If it’s any consolation, when I first started, I could hardly string ten words together.

Harper Lee and her editor hammered away on To Kill a Mockingbird for a couple of years. That worked out pretty well for her, I’d say.

Ray Bradbury said during an interview he wrote Fahrenheit 451 in 9 days. Bradbury wasn’t the only one to put out a best seller in record time.

William Faulkner wrote As I Lay Dying in six weeks. And, he said he wrote it in one draft.

That doesn’t surprise me as I can think of one seven figure author who said at a writing conference that he only wrote one draft and then published. He has thirty-five or forty books.

I thought I had mis-heard him and the next day I had the opportunity to ask him if in fact that was what he said. He confirmed I’d heard him correctly the first time. One draft and then he published.

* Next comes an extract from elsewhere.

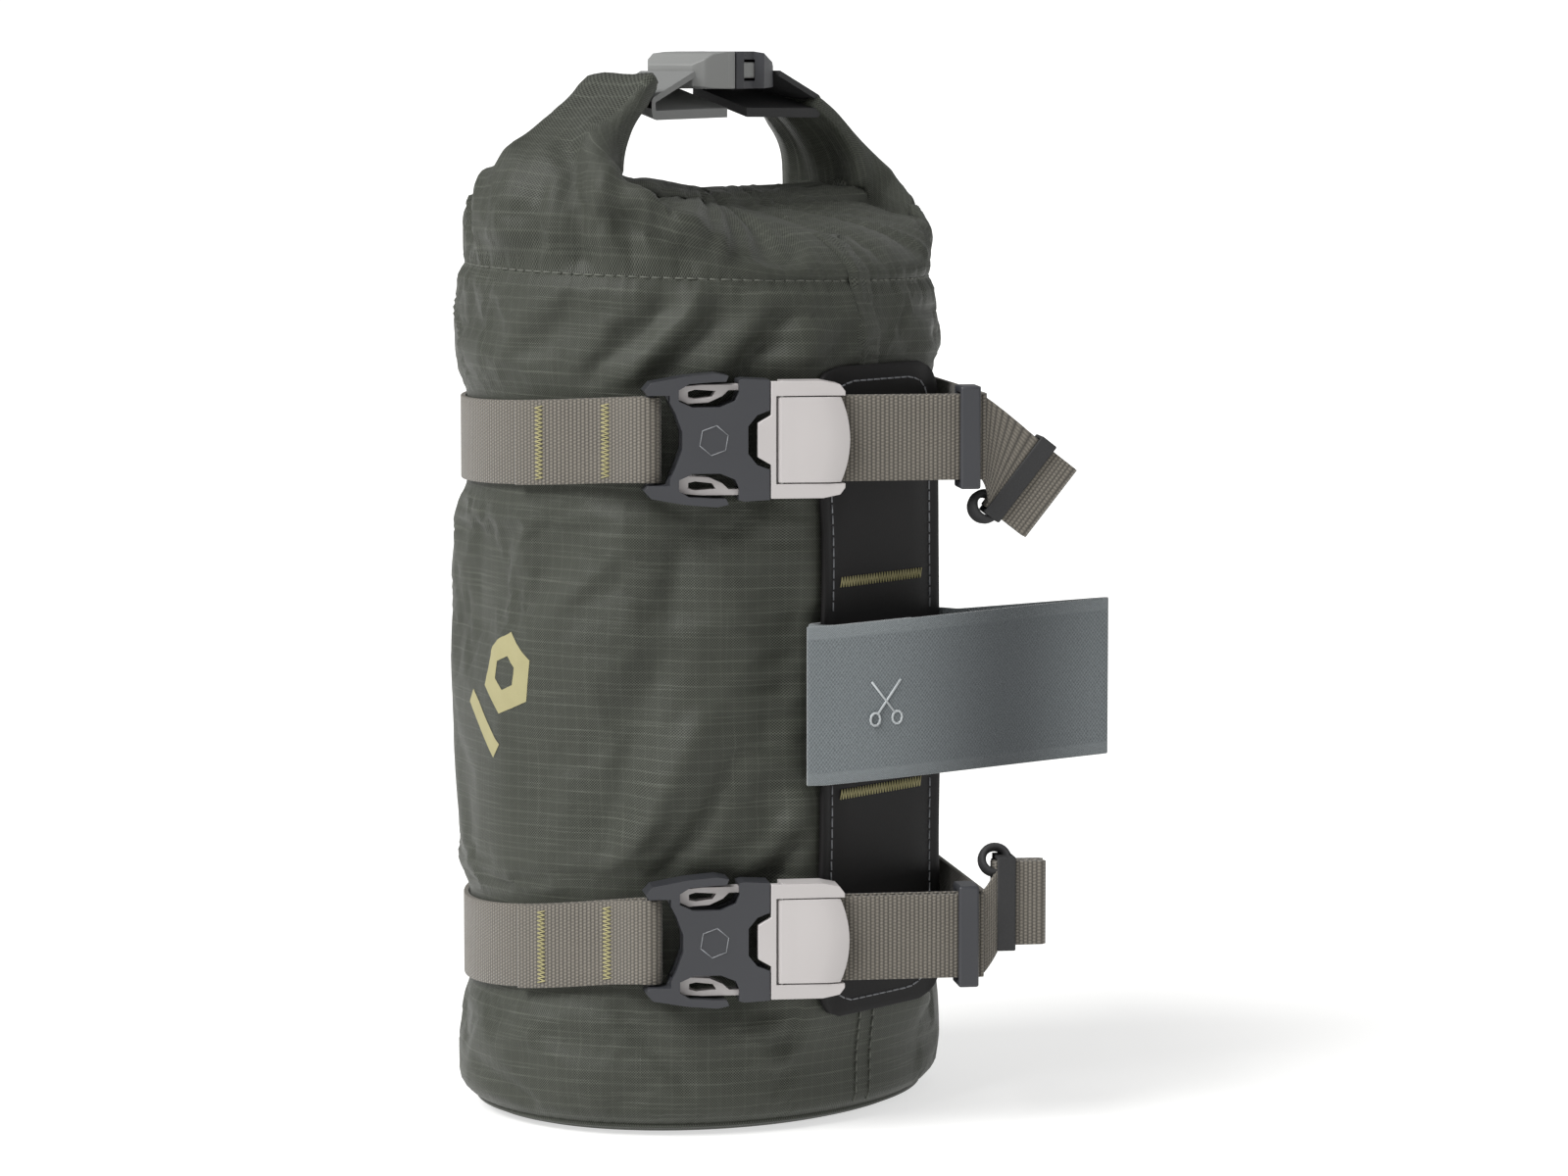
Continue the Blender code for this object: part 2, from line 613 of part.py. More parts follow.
clear_scene()
PARTS = make_collection("saddle_bag")
CUTTERS = make_collection("cutters")
build_body()
build_collar()
build_roll_top()
build_top_buckle()
build_straps()
build_strap_buckles()
build_tails()
build_back_panel()
build_hook_strap()
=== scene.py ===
"""The looks of the roll-top strap-on bag: ripstop skin, webbing, moulded buckles, rear panel and hook strap.

Metres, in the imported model's frame: origin at the middle of the base, +X out of the rear panel, Y along the
roll, +Z up. Cloth pieces carry a UV map called "cloth", measured in metres along and across the fabric.
"""

import math

import bmesh
import bpy
from mathutils import Matrix, Vector, noise
from mathutils.bvhtree import BVHTree


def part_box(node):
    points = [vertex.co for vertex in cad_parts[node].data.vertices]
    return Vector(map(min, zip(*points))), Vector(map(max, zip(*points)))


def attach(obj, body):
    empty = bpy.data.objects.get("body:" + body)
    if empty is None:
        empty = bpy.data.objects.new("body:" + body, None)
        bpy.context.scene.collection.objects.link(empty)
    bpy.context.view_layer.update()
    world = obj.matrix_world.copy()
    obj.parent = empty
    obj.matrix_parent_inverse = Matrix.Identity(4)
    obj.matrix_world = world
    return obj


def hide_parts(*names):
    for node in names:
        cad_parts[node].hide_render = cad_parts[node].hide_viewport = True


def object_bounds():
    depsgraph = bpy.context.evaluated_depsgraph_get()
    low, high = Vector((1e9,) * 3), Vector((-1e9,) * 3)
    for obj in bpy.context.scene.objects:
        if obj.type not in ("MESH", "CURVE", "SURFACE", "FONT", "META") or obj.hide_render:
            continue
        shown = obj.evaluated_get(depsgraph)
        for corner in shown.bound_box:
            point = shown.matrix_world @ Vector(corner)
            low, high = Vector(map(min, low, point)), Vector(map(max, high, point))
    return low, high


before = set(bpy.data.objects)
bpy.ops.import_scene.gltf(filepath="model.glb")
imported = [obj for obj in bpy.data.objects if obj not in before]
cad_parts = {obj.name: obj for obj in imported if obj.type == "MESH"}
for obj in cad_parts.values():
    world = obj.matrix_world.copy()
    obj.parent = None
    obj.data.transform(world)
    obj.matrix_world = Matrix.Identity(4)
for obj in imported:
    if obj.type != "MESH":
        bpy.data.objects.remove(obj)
CAD_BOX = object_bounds()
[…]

While that works for him, I know I have to give everything I write at the minimum a day and another edit before I can ship it. This article, for example, is written on one day and edited the next before I published it.

That’s the method I use for most articles. For novels, I start each day re-reading what I wrote the day before. It gets my head back in the story and I see words I missed and I’m usually able to add more to the story.

To Reiterate The Three Things You Must Know

Story trumps all.

Outline or don’t. It’s up to you.

How long it takes to write a novel doesn’t decide the quality of the finished product. Yes, it’s a product and not your baby.